Harvard Medical School Morgue Director Allegedly Sold Stolen Body Parts: Shocking Revelations

2023-06-17 20:44:07

Boston. The director of the Harvard Medical School morgue allegedly removed body parts without permission and then sold them, US prosecutors said Wednesday.

A man identified as Cedric Lodge, 55, has been charged with trafficking stolen human remains, prosecutor Gerard Karam said in a statement.

“Some crimes defy understanding,” he commented.

“It’s tremendously appalling if you think that the victims volunteered to have their remains used to educate medical professionals and promote science and healing,” he added.
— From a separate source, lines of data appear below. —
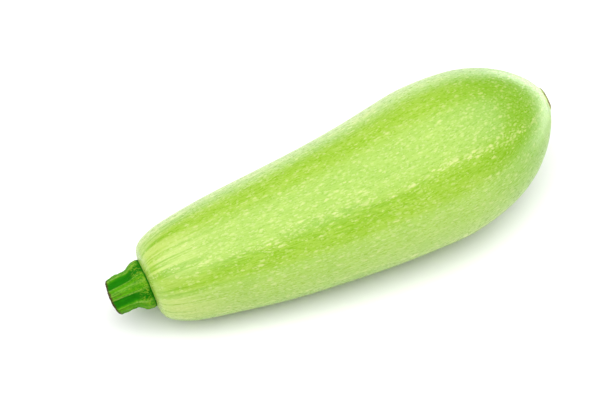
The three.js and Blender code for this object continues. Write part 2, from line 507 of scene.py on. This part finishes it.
    shader.inputs["IOR"].default_value = SKIN_IOR
    shader.inputs["Subsurface Weight"].default_value = FLESH_GLOW
    shader.inputs["Subsurface Radius"].default_value = FLESH_GLOW_COLOUR
    shader.inputs["Subsurface Scale"].default_value = FLESH_GLOW_REACH
    return finish


fruit.data.materials.append(courgette_skin())
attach(fruit, "root")
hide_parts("fruit")


# ---- The stalk ------------------------------------------------------------------------------------
# A short length of the stalk that the fruit grew on, cut askew. It has five flat-topped ribs with grooves
# between them, spreads into lobes where it holds the fruit, and has dried to brown round its cut end.

STALK_OUTLINE = [
    (0.7, 8.2), (0.2, 8.7), (-0.7, 9.0), (-2.3, 8.85), (-4.0, 8.2), (-5.5, 7.25), (-6.9, 6.8), (-9.9, 6.75),
    (-12.4, 6.5), (-13.2, 6.35), (-13.62, 6.05),
]
STALK_CUT = [(-13.62, 6.05), (-13.7, 5.6), (-13.85, 4.9), (-14.2, 3.4), (-14.4, 1.5), (-14.3, 0.0)]
STALK_ROWS = 110
CUT_ROWS = 30
STALK_SIDES = 200
STALK_RADIUS = 7
RIBS_FADE_UNDER = 4

# Its ribs match the fruit's ridges in number, wander a little and are creased down their middles.
STALK_RIDGE_ANGLE = math.radians(38)
STALK_RIB = 0.085
RIB_WANDER = 0.5
RIB_WANDER_CELLS = Vector((1 / 3, 1 / 3, 1 / 9))
CREASE_DEPTH = 0.35
CREASE_WIDTH = 0.5

# It spreads at its foot, with one larger lobe below, and the shaft beyond the waist was cut askew.
FOOT_FROM = -7
FOOT_TO = -2
FOOT_LOBE = 0.7
FOOT_LOBE_ANGLE = math.radians(195)
FOOT_LOBE_AT = -3.2
FOOT_LOBE_LENGTH = 2.6
STALK_WAIST = 7
STALK_CUT_AT = 14.2
STALK_CUT_TILT = 0.29
STALK_CUT_TOP = math.radians(118)

# It grew with long waves and with knobs of two sizes, and the knife left small notches. Each has its
# height, and its cells per millimetre across and along the stalk.
LONG_WAVES = 0.30
LONG_WAVE_CELLS = Vector((0.9, 0.9, 0.10))
LARGE_KNOBS = 0.22
LARGE_KNOB_CELLS = 0.55
SMALL_KNOBS = 0.10
SMALL_KNOB_CELLS = 1.6
KNIFE_NOTCHES = 0.22
KNIFE_NOTCH_CELLS = Vector((0.8, 0.8, 0))
KNIFE_FROM = 12.5
KNIFE_TO = 13.5

outline = [Vector((STALK_OUTLINE[0][0], 0))] + smooth_outline(STALK_OUTLINE, STALK_ROWS)
outline += smooth_outline(STALK_CUT, CUT_ROWS)[1:]
form, _ = turned_form([tuple(point) for point in outline], STALK_SIDES)
grown_layer = form.verts.layers.float_vector.new("grown")
rib_layer = form.verts.layers.float.new("rib")
end_layer = form.verts.layers.float.new("cut_end")
for v in form.verts:
    along, radius, angle = v.co.x, math.hypot(v.co.y, v.co.z), math.atan2(v.co.z, v.co.y)
    grown = Vector((STALK_RADIUS * math.cos(angle), STALK_RADIUS * math.sin(angle), along))
    wander = RIB_WANDER * noise.noise(grown * RIB_WANDER_CELLS)
    turn = RIDGES * (angle - STALK_RIDGE_ANGLE) + wander
    turn -= math.tau * round(turn / math.tau)
    rib = math.tanh(2.0 * math.cos(turn) + 0.4) - CREASE_DEPTH * math.exp(-((turn / CREASE_WIDTH) ** 2))
    v[grown_layer] = grown
    v[rib_layer] = rib
    v[end_layer] = -along
    body = min(1.0, radius / RIBS_FADE_UNDER)
    foot = part_way(along, FOOT_FROM, FOOT_TO)
    waves = LONG_WAVES * noise.noise(grown * LONG_WAVE_CELLS)
    knobs = LARGE_KNOBS * noise.noise(grown * LARGE_KNOB_CELLS)
    knobs += SMALL_KNOBS * noise.noise(grown * SMALL_KNOB_CELLS)
    lobe = FOOT_LOBE * max(0.0, math.cos(angle - FOOT_LOBE_ANGLE)) ** 3
    lobe *= math.exp(-(((along - FOOT_LOBE_AT) / FOOT_LOBE_LENGTH) ** 2))
    notch = KNIFE_NOTCHES * noise.noise(grown * KNIFE_NOTCH_CELLS)
    notch *= part_way(-along, KNIFE_FROM, KNIFE_TO)
    beyond = part_way(-along, STALK_WAIST, STALK_CUT_AT)
    beyond = beyond * beyond * (3 - 2 * beyond)
    askew = beyond * STALK_CUT_TILT * radius * math.cos(angle - STALK_CUT_TOP)
    radius *= 1 + STALK_RIB * (1 - 0.45 * foot) * rib * body
    radius += (waves * (1 - 0.5 * foot) + knobs + lobe) * body
    v.co = on_section(along - askew + notch, radius, angle)
stalk = placed("courgette_stalk", form)
stalk.data.shade_smooth()

DARK_RIND_AND_GROOVE_SHADE = (0.008, 0.150, 0.0003, 1)
RIB_GREEN = (0.072, 0.280, 0.001, 1)
RIB_EDGE_HIGHLIGHT = (0.210, 0.370, 0.060, 1)
SPECKLE_YELLOW = (0.20, 0.33, 0.02, 1)
DRIED_BROWN = (0.055, 0.035, 0.012, 1)
PITH = (0.42, 0.42, 0.20, 1)
PITH_DRY = (0.26, 0.21, 0.09, 1)

# Distances from the fruit, over which a mark comes or goes.
JOIN_DARKENS = (0.9, 0.2)
DAPPLES_FADE = (6.0, 2.5)
DRYING_BEGINS = (5.0, 12.5)
RIM_DRIES = (12.5, 13.4)
PITH_BEGINS = (13.8, 14.05)

# The speckles' cells per millimetre across and along the stalk, and their dots' size in them.
SPECKLES = ((0.9, 0.9, 0.7), 0.33)
SPECKLE_SHARE = 0.6
STALK_ROUGHNESS = (0.55, 0.7)
STALK_RELIEF = 0.0003
STALK_SHINE = 0.04


def stalk_green():
    """Tough green rind, darker in its grooves with painted shade, painted highlights along the ribs' edges,
    and a dried brown cut.
    """
    finish, tree, shader = new_finish("stalk_green")
    grown = kept(tree, "grown", "Vector")
    rib = kept(tree, "rib")
    end = kept(tree, "cut_end")

    streaks = noise_along(tree, grown, across=1.5, along=0.12, detail=4.0, rough=0.65)
    mottle = noise_along(tree, grown, across=1.1, along=0.7, detail=4.0, rough=0.65, offset=4.0)
    grain = noise_along(tree, grown, across=2.6, along=1.3, rough=0.6, offset=9.0)
    # The grooves are darker: the rind's deeper green with painted shade in them.
    height = plus(tree, rib, sums(tree, "MULTIPLY_ADD", streaks, 2.0, -1.0))
    green = blended(tree, between(tree, height, -0.8, 0.5), DARK_RIND_AND_GROOVE_SHADE, RIB_GREEN)
    # Pale lines along the ribs' edges are painted highlights.
    edge_highlight = between(tree, sums(tree, "ABSOLUTE", sums(tree, "SUBTRACT", rib, 0.45)), 0.5, 0.1)
    edge_highlight = times(tree, edge_highlight, between(tree, streaks, 0.36, 0.58))
    green = blended(tree, times(tree, edge_highlight, 0.7), green, RIB_EDGE_HIGHLIGHT)
    green = blended(tree, between(tree, grain, 0.50, 0.36, 0.0, 0.5), green, DARK_RIND_AND_GROOVE_SHADE)

    # The foot is dappled and the ribs are speckled with yellow, and dark blotches lie over both.
    dapple = between(tree, plus(tree, mottle, grain), 0.94, 1.16)
    dapple = times(tree, between(tree, end, *DAPPLES_FADE), dapple)
    green = blended(tree, times(tree, dapple, 0.7), green, SPECKLE_YELLOW)
    speckle = fleck_mask(tree, grown, *SPECKLES, SPECKLE_SHARE)
    speckle = times(tree, speckle, between(tree, rib, -0.6, 0.4))
    green = blended(tree, times(tree, speckle, 0.55), green, SPECKLE_YELLOW)
    green = blended(tree, times(tree, between(tree, mottle, 0.5, 0.34), 0.5), green, DARK_RIND_AND_GROOVE_SHADE)
    green = blended(tree, between(tree, end, *JOIN_DARKENS), green, DARK_RIND_AND_GROOVE_SHADE)

    # Towards the cut the ribs have begun to dry in brown streaks.
    drying = times(tree, between(tree, end, *DRYING_BEGINS), between(tree, streaks, 0.50, 0.36))
    drying = times(tree, drying, between(tree, rib, 0.2, 0.9))
    green = blended(tree, times(tree, drying, 0.75), green, DRIED_BROWN)

    # The cut has dried: brown round its rim, with paler pith inside.
    worn = plus(tree, end, sums(tree, "MULTIPLY_ADD", mottle, 1.6, -0.8))
    green = blended(tree, between(tree, worn, *RIM_DRIES), green, DRIED_BROWN)
    pith = blended(tree, between(tree, mottle, 0.4, 0.6), PITH, PITH_DRY)
    green = blended(tree, between(tree, worn, *PITH_BEGINS), green, pith)
    tree.links.new(green, shader.inputs["Base Color"])

    tree.links.new(between(tree, mottle, 0.3, 0.7, *STALK_ROUGHNESS), shader.inputs["Roughness"])
    relief = plus(tree, streaks, sums(tree, "MULTIPLY_ADD", speckle, 0.5, mottle))
    bump = add(tree, "ShaderNodeBump", {"Height": relief, "Distance": STALK_RELIEF, "Strength": 0.8})
    tree.links.new(bump.outputs["Normal"], shader.inputs["Normal"])
    shader.inputs["Specular IOR Level"].default_value = STALK_SHINE
    return finish


stalk.data.materials.append(stalk_green())
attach(stalk, "root")
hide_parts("stalk")
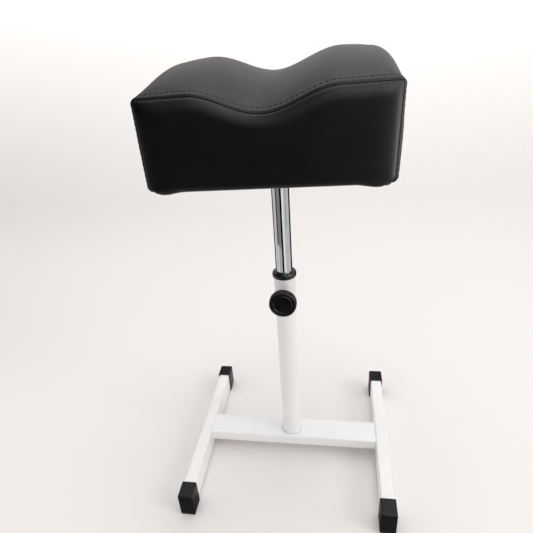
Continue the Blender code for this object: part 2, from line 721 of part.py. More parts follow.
def foam_core(swivel):
    """Adds the foam: the cover's form, one leather and one clearance smaller, on the board."""
    inset = LEATHER + CLEARANCE
    bm = bmesh.new()
    rings = []
    for step in range(DEPTH_STEPS + 1):
        depth_share = -math.cos(math.pi * step / DEPTH_STEPS)
        outline = shell_outline(depth_share, inset, FOAM_BOTTOM_Z)
        base = patch(outline, FOAM_BOTTOM_Z)[0]
        ring = outline + [(across, height) for across, height, _, _ in reversed(base[1:-1])]
        rings.append([bm.verts.new((across, depth_share * SEAM_DEPTH / 2, height - POST_BOTTOM_Z))
                      for across, height in ring])
    for near, far in zip(rings, rings[1:]):
        for index in range(len(near)):
            after = (index + 1) % len(near)
            bm.faces.new((near[index], near[after], far[after], far[index]))
    for ring, facing in ((rings[0], -1), (rings[-1], 1)):
        foam_end(bm, ring, facing, inset)
    return finish("foam_core", bm, foam(), swivel)


def foam_end(bm, ring, facing, inset):
    """Closes one end of the foam with a swelling grid inside the given ring."""
    cells = patch(shell_outline(1.0, inset, FOAM_BOTTOM_Z), FOAM_BOTTOM_Z)
    last_row = len(cells) - 1
    last_column = len(cells[0]) - 1
    outline_count = 2 * last_row + last_column + 1
    verts = {}
    for row, line in enumerate(cells):
        for column, (across, height, u, v) in enumerate(line):
            if column == 0:
                verts[row, column] = ring[row]
            elif column == last_column:
                verts[row, column] = ring[outline_count - 1 - row]
            elif row == last_row:
                verts[row, column] = ring[last_row + column]
            elif row == 0:
                verts[row, column] = ring[len(ring) - column]
            else:
                along = facing * (SEAM_DEPTH / 2 + panel_swell(u, v))
                verts[row, column] = bm.verts.new((across, along, height - POST_BOTTOM_Z))
    for row in range(last_row):
        for column in range(last_column):
            bm.faces.new((verts[row, column], verts[row, column + 1],
                          verts[row + 1, column + 1], verts[row + 1, column]))


def build_stand(base):
    """Builds the rails, caps, beam, column and collar."""
    for side_name, side in (("left", -1), ("right", 1)):
        rail(f"rail_{side_name}", side, base)
        for end_name, end in (("front", -1), ("back", 1)):
            end_cap(f"end_cap_{end_name}_{side_name}", side, end, base)
    cross_beam(base)
    collar(base)


def build_clamp(base):
    """Builds the clamp on an axis that points out of the column's front."""
    clamp_axis = empty("clamp_axis", (0.0, 0.0, CLAMP_Z), base, (math.pi / 2, 0.0, 0.0))
    column(base, clamp_axis)
    clamp_boss(base, clamp_axis)
    pad_axis = empty("pad_axis", (0.0, 0.0, 0.0), clamp_axis)
    knob_axis = empty("knob_axis", (0.0, 0.0, 0.0), pad_axis)
    pressure_pad(pad_axis)
    clamp_stud(knob_axis)
    knob_body(knob_axis)
    knob_disc(knob_axis)


def build_top(base):
    """Builds what slides and swivels: glide, post, plate and cushion."""
    lift = empty("height_slide", (0.0, 0.0, POST_BOTTOM_Z), base)
    swivel = empty("swivel_axis", (0.0, 0.0, 0.0), lift)
    post_glide(lift)
    post(swivel)
    mounting_plate(swivel)
    for name, across, along in screw_places():
        plate_screw(name, across, along, swivel)
    underside_cloth(swivel)
    base_board(swivel)
    foam_core(swivel)
    cover_band(swivel)
    cover_panel("cover_front", -1, swivel)
    cover_panel("cover_back", 1, swivel)


def main():
    """Builds the whole footrest."""
    clear_scene()
    base = empty("base_frame", (0.0, 0.0, 0.0))
    build_stand(base)
    build_clamp(base)
    build_top(base)


main()
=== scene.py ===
"""Dresses the packed pedicure footrest: finishes, stuffed and stitched cover, welds, thread, studio.

Metres throughout, in the packed frame: +Z up, X along the cross beam and the cushion, the clamp
knob towards -Y, and the origin on the floor under the column.
"""

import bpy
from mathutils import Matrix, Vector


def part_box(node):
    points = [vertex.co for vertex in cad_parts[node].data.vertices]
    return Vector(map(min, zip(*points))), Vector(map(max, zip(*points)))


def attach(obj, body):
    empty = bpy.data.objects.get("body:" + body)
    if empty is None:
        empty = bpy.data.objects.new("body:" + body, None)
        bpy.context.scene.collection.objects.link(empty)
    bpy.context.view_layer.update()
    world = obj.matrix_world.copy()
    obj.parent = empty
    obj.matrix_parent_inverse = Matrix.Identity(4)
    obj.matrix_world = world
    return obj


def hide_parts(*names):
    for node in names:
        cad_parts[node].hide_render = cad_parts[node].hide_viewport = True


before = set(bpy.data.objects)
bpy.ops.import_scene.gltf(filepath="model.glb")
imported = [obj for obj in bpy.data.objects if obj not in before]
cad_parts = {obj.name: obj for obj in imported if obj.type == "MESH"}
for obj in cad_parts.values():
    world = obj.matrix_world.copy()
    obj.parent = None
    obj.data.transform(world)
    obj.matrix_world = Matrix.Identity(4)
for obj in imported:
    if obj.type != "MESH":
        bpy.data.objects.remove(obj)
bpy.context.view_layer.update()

import logging
import math
from dataclasses import dataclass
from enum import Enum
from typing import Iterable, Sequence

import bmesh
import bpy
import numpy as np
from mathutils import Matrix, Vector
from mathutils.kdtree import KDTree

LOG = logging.getLogger("footrest")
MM = 0.001
PICTURE = 533
SENSOR_MM = 36.0
# The length of one wave of the wave texture at a scale of one.
WAVE_LENGTH = 0.314
# How near points and directions are when they count as one, and a length that stands for none.
AXIS_MERGE = 0.000002
SEAM_MERGE = 0.00005
SAME_WAY = 0.999
NO_LENGTH = 1e-9
SCREWS = tuple(f"plate_screw_{end}_{side}" for end in ("front", "back") for side in ("left", "right"))

BMesh = bmesh.types.BMesh
Object = bpy.types.Object
Tree = bpy.types.NodeTree
Socket = bpy.types.NodeSocket
Point = tuple[float, float]
Place = tuple[float, float, float]


class Body(Enum):
    """The moving bodies of the packed model."""

    BASE = "base"
    HEAD = "head"
    KNOB = "knob"


class Slot(Enum):
    """The record's material slots."""

    STEEL = "white_steel"
    PLASTIC = "black_plastic"
    GLOSS = "gloss_black_plastic"
    CHROME = "chrome"
    ZINC = "zinc_steel"
    LEATHER = "black_leatherette"
    PLYWOOD = "plywood"
    FOAM = "foam"
    FABRIC = "underside_fabric"


class Facing(Enum):
    """The two sewn panels of the cover; the value is the sign of Y that they face."""

    FRONT = -1
    BACK = 1


class Texture(Enum):
    """The textures of the finishes: the node's type, its settings and the output that is read."""

    CLOUDS = ("ShaderNodeTexNoise", {}, "Fac")
    CELLS = ("ShaderNodeTexVoronoi", {}, "Distance")
    PEBBLES = ("ShaderNodeTexVoronoi", {"feature": "SMOOTH_F1"}, "Distance")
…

Lodge, his wife of 63 years, and five other alleged accomplices were accused of participating in a “national network” of buying and selling human remains.

The prosecution says that from 2018 to 2022 Lodge “stole organs and other parts of donated cadavers for medical research and education before their cremations.”

Lodge is accused of taking the remains from Harvard, in Boston, to his home in Goffstown, New Hampshire, where he and his wife sold them to two of the other defendants: Katrina Maclean and Joshua Taylor.

Lodge sometimes “allowed Maclean and Taylor to go into the morgue … and examine the bodies to choose what to buy,” the prosecution said.

According to prosecutors, Maclean and Taylor then sold the remains.

The indictment alleges that Maclean sent human skin to Taylor to be “tanned” into leather, the Boston Globe reported.

Lodge was in charge of the Harvard morgue’s anatomical donations program. He was fired on May 6, the university reported.

Another defendant allegedly stole remains from an Arkansas morgue where he worked, including the bodies of two stillborn babies who were to be cremated and returned to their families.

Two other defendants allegedly bought and sold remains with each other, exchanging more than $100,000 in online payments.